*Aim of the exercise*.
In full and without alteration, repeat the material.

*Dataset section*.

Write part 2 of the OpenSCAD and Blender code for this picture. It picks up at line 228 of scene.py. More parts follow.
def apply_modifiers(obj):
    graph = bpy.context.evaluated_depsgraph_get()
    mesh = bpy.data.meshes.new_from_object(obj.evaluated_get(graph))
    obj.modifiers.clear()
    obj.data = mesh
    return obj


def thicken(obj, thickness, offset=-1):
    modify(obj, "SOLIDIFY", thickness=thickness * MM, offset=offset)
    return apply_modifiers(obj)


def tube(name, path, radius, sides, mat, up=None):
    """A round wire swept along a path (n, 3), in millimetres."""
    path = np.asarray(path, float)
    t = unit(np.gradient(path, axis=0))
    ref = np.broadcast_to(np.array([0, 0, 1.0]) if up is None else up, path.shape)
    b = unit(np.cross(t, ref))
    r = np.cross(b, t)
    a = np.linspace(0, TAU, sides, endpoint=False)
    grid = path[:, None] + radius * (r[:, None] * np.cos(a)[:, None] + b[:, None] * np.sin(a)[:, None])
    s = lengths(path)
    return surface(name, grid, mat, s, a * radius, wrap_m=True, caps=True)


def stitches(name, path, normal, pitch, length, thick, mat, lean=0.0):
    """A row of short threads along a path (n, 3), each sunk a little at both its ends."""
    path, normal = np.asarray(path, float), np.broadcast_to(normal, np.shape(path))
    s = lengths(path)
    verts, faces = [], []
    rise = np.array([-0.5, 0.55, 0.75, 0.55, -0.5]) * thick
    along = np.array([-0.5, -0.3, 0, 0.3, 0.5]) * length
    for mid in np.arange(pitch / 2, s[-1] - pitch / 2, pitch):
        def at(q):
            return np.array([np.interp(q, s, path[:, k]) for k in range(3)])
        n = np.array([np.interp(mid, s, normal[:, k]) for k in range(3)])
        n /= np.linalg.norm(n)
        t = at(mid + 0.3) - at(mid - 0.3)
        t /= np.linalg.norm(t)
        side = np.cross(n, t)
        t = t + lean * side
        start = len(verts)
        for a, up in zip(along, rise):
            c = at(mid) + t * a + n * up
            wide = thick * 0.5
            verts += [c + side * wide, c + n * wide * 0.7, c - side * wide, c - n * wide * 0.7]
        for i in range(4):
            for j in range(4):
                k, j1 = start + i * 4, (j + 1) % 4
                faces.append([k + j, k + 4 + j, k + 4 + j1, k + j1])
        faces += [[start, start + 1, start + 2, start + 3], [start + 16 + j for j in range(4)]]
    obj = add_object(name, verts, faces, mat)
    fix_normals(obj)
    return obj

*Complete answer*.
Write part 2 of the OpenSCAD and Blender code for this picture. It picks up at line 228 of scene.py. More parts follow.
def apply_modifiers(obj):
    graph = bpy.context.evaluated_depsgraph_get()
    mesh = bpy.data.meshes.new_from_object(obj.evaluated_get(graph))
    obj.modifiers.clear()
    obj.data = mesh
    return obj


def thicken(obj, thickness, offset=-1):
    modify(obj, "SOLIDIFY", thickness=thickness * MM, offset=offset)
    return apply_modifiers(obj)


def tube(name, path, radius, sides, mat, up=None):
    """A round wire swept along a path (n, 3), in millimetres."""
    path = np.asarray(path, float)
    t = unit(np.gradient(path, axis=0))
    ref = np.broadcast_to(np.array([0, 0, 1.0]) if up is None else up, path.shape)
    b = unit(np.cross(t, ref))
    r = np.cross(b, t)
    a = np.linspace(0, TAU, sides, endpoint=False)
    grid = path[:, None] + radius * (r[:, None] * np.cos(a)[:, None] + b[:, None] * np.sin(a)[:, None])
    s = lengths(path)
    return surface(name, grid, mat, s, a * radius, wrap_m=True, caps=True)


def stitches(name, path, normal, pitch, length, thick, mat, lean=0.0):
    """A row of short threads along a path (n, 3), each sunk a little at both its ends."""
    path, normal = np.asarray(path, float), np.broadcast_to(normal, np.shape(path))
    s = lengths(path)
    verts, faces = [], []
    rise = np.array([-0.5, 0.55, 0.75, 0.55, -0.5]) * thick
    along = np.array([-0.5, -0.3, 0, 0.3, 0.5]) * length
    for mid in np.arange(pitch / 2, s[-1] - pitch / 2, pitch):
        def at(q):
            return np.array([np.interp(q, s, path[:, k]) for k in range(3)])
        n = np.array([np.interp(mid, s, normal[:, k]) for k in range(3)])
        n /= np.linalg.norm(n)
        t = at(mid + 0.3) - at(mid - 0.3)
        t /= np.linalg.norm(t)
        side = np.cross(n, t)
        t = t + lean * side
        start = len(verts)
        for a, up in zip(along, rise):
            c = at(mid) + t * a + n * up
            wide = thick * 0.5
            verts += [c + side * wide, c + n * wide * 0.7, c - side * wide, c - n * wide * 0.7]
        for i in range(4):
            for j in range(4):
                k, j1 = start + i * 4, (j + 1) % 4
                faces.append([k + j, k + 4 + j, k + 4 + j1, k + j1])
        faces += [[start, start + 1, start + 2, start + 3], [start + 16 + j for j in range(4)]]
    obj = add_object(name, verts, faces, mat)
    fix_normals(obj)
    return obj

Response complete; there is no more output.